In the grand scheme of things, at-bats No. 3,476 through 3,478 went into the register as ground balls to shortstop Clint Barmes, chipping Piazza's career average to .311.
At-bat No. 3,479 might not have mattered that much, although the fact Willie Randolph gave it to DiFelice and not Piazza in the eighth inning is sure to be a sore spot for Mets fans (DiFelice singled).
Imperfection again, but the ideal circumstance also would have had a quick-working pitcher on the mound to lighten Piazza's duties.
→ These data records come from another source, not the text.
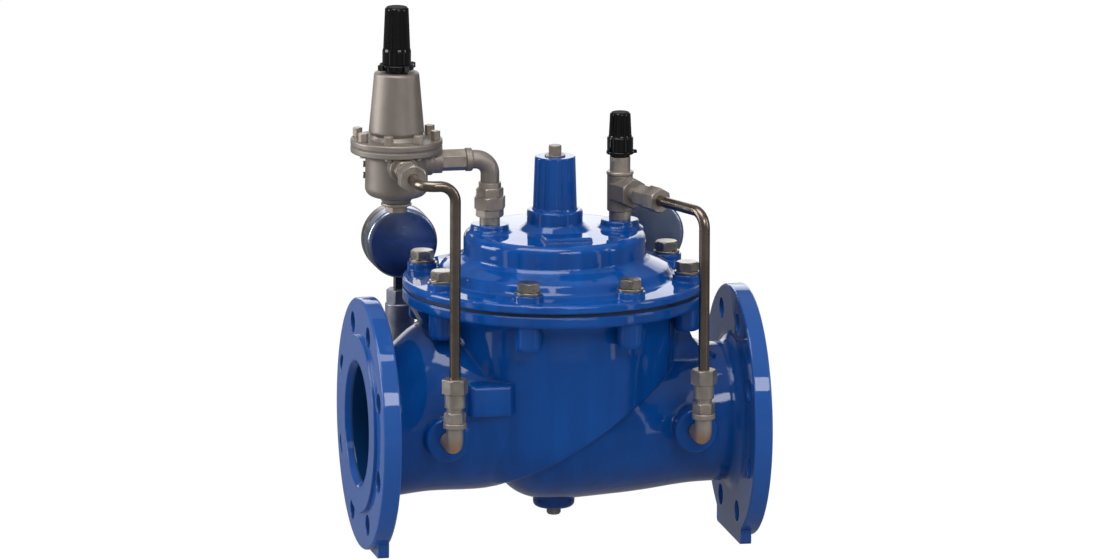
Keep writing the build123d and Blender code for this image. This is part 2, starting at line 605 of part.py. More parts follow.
# ---------- pilot valve ----------
def pilot_body():
    """Pilot body with the flange above, the link port on +X and the tube port at the front."""
    shape = turned((0, PILOT_BASE_Z), (11.9, PILOT_BASE_Z), (14.2, 199.3, 1.5),
                   (PILOT_BODY_LOW_R, 203.3, 8), (PILOT_BODY_R, 238.5, 4), (PILOT_FLANGE_R, 240.7, 1),
                   (PILOT_FLANGE_R, PILOT_JOINT_Z, 0.5), (0, PILOT_JOINT_Z))
    port = turned((0, 0), (12.5, 0), (12.5, 30), (11, 32), (11, 39.5), (0, 39.5))
    shape += Pos(0, 0, PILOT_PORT_Z) * TO_X * port
    shape += Pos(0, 0, PILOT_PORT_Z) * TO_FRONT * turned((0, 0), (12.5, 0), (12.5, PILOT_PORT_Y, 1),
                                                         (0, PILOT_PORT_Y))
    shape -= rod(16, PILOT_SEAT_Z + 8, PILOT_JOINT_Z + 5)
    shape -= turned((0, 238), (30, 241.5), (30, PILOT_JOINT_Z + 5), (0, PILOT_JOINT_Z + 5))
    shape -= rod(PILOT_SEAT_R + 0.1, 190, PILOT_SEAT_Z + 8)
    shape -= Pos(0, 0, PILOT_PORT_Z) * TO_X * rod(FITTING_THREAD_R + THREAD_CLEARANCE, 26, 45)
    shape -= Pos(0, 0, PILOT_PORT_Z) * TO_X * rod(FITTING_BORE_R, 20, 30)
    shape -= Pos(21, 0, 0) * rod(2.5, 213, PILOT_PORT_Z)
    shape -= Pos(0, 0, 213) * TO_X * rod(2.0, 0, 22)
    shape -= Pos(0, 0, PILOT_PORT_Z) * TO_FRONT * rod(FITTING_THREAD_R + THREAD_CLEARANCE, 24, 40)
    shape -= Pos(0, 0, PILOT_PORT_Z) * TO_FRONT * rod(FITTING_BORE_R, 0, 30)
    tapped = Pos(0, -PILOT_SCREW_PCD / 2, 0) * rod(PILOT_SCREW_R + 0.05, 237, PILOT_JOINT_Z + 5)
    for cutter in around(tapped, PILOT_SCREWS, 180 / PILOT_SCREWS):
        shape -= cutter
    for height in SIDE_SCREWS_Z:
        shape -= Pos(0, 0, height) * Rot(0, 0, -12) * TO_MINUS_X * rod(2.55, 19, 40)
    return Pos(PILOT_X, 0, 0) * shape


def pilot_housing():
    """Tapered spring housing with its flange and the threaded stub for the adjusting screw."""
    shape = turned((0, HOUSING_Z), (PILOT_FLANGE_R, HOUSING_Z, 0.5), (PILOT_FLANGE_R, HOUSING_FLANGE_Z,
                                                                      1.5), (25, HOUSING_FLANGE_Z, 2),
                   (22.8, 256), (HOUSING_LOW_R, 259, 1.2), (HOUSING_TOP_R, HOUSING_TOP_Z, 2.5),
                   (HOUSING_STUB_R, HOUSING_TOP_Z), (HOUSING_STUB_R, HOUSING_STUB_Z), (0, HOUSING_STUB_Z))
    shape -= turned((0, HOUSING_Z - 5), (21, HOUSING_Z - 5), (21, HOUSING_Z + 4), (18.5, 257),
                    (14.8, 303, 2), (0, 303))
    shape -= rod(ADJUST_SCREW_R + RUNNING_CLEARANCE, 300, HOUSING_STUB_Z + 5)
    hole = Pos(0, -PILOT_SCREW_PCD / 2, 0) * rod(PILOT_SCREW_R + 0.3, HOUSING_Z - 5, HOUSING_FLANGE_Z + 5)
    for cutter in around(hole, PILOT_SCREWS, 180 / PILOT_SCREWS):
        shape -= cutter
    return Pos(PILOT_X, 0, 0) * shape


def pilot_diaphragm():
    """Thin diaphragm between pilot body and spring housing."""
    sheet = tube_ring(PILOT_FLANGE_R - 0.6, 3.1, PILOT_JOINT_Z, HOUSING_Z)
    hole = Pos(0, -PILOT_SCREW_PCD / 2, 0) * rod(PILOT_SCREW_R + 0.3, PILOT_JOINT_Z - 5, HOUSING_Z + 5)
    for cutter in around(hole, PILOT_SCREWS, 180 / PILOT_SCREWS):
        sheet -= cutter
    return Pos(PILOT_X, 0, 0) * sheet


def pilot_flange_screws():
    """Hexagon screws round the pilot's flange."""
    head = hexagon(7.6, HOUSING_FLANGE_Z, HOUSING_FLANGE_Z + 8, 0.5)
    screw = Pos(0, -PILOT_SCREW_PCD / 2, 0) * (head + rod(PILOT_SCREW_R, 238.5, HOUSING_FLANGE_Z))
    return [Pos(PILOT_X, 0, 0) * piece for piece in around(screw, PILOT_SCREWS, 180 / PILOT_SCREWS)]


def pilot_side_screws():
    """Two small screws that plug drillings in the pilot body's side."""
    head_low = PILOT_BODY_LOW_R + 0.05
    screw = turned((0, 20), (2.5, 20), (2.5, head_low), (2.9, head_low), (2.9, head_low + 1.5, 0.5),
                   (0, head_low + 1.5))
    return [Pos(PILOT_X, 0, height) * Rot(0, 0, -12) * TO_MINUS_X * screw for height in SIDE_SCREWS_Z]


def pilot_bottom_plug():
    """Plug that closes the pilot body from below."""
    low = PILOT_BASE_Z - 2.3
    plug = turned((0, low), (13.3, low, 0.6), (13.3, PILOT_BASE_Z), (PILOT_SEAT_R, PILOT_BASE_Z),
                  (PILOT_SEAT_R, PILOT_BASE_Z + 6), (0, PILOT_BASE_Z + 6))
    return Pos(PILOT_X, 0, 0) * (plug + hexagon(16.8, low - 6, low, 0.8))


def pilot_seat():
    """Seat ring of the pilot."""
    ring = tube_ring(PILOT_SEAT_R, PILOT_SEAT_HOLE_R, PILOT_SEAT_Z, PILOT_SEAT_Z + 8)
    return Pos(PILOT_X, 0, 0) * ring


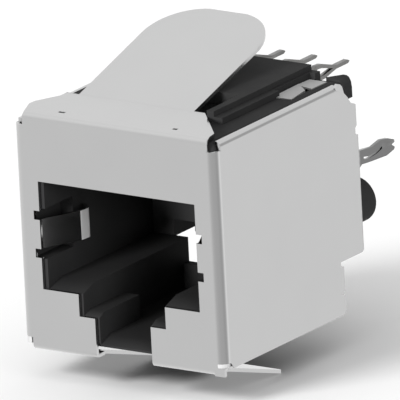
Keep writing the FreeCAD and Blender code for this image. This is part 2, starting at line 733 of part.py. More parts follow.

Victor Zambrano wasn't that, and Piazza's body told him rest might not be such a bad thing – "After this one, I'm going to have to become a DH just so I can rest," he told home plate umpire Andy Fletcher.
"It would have been nice to hit one more home run, but I think in this way it was a good thing because it kept the moment for what it was," Piazza said. "Honestly, with everything going on and I'm a little sore – I think my tank is a little empty."
What's next for Piazza? At age 37, he's past his prime as a baseball player, but in the prime of his life otherwise. It doesn't really matter what he has left to offer on the field – his Hall of Fame credentials and plaque as a Met are secure – but the fact that he feels able to offer anything at all will keep him on the field.
West Coast, East Coast, it doesn't really matter. Piazza has never played a spring training in Arizona, which is an idea; he's also never had an American League at-bat, an even more prominent idea.
Maybe it'd be a return to the Los Angeles area, signing with the Angels and jabbing at the Dodgers some more, burned so by letting him go in the '98 fire sales. Or perhaps Piazza could stay within a four-hour drive and pump some balls out of Camden Yards, where he was once rumored to be headed following that first year in New York.
No one knows, least of all Piazza. Short of signing with the Yankees, Mets fans are sure to embrace Piazza, no matter what uniform he next dons.
"From here on out, everything is just icing on the cake," Piazza said. "My relationship with this organization is wonderful. No matter what happens, I'll always want to come back here. I'll always have a home here."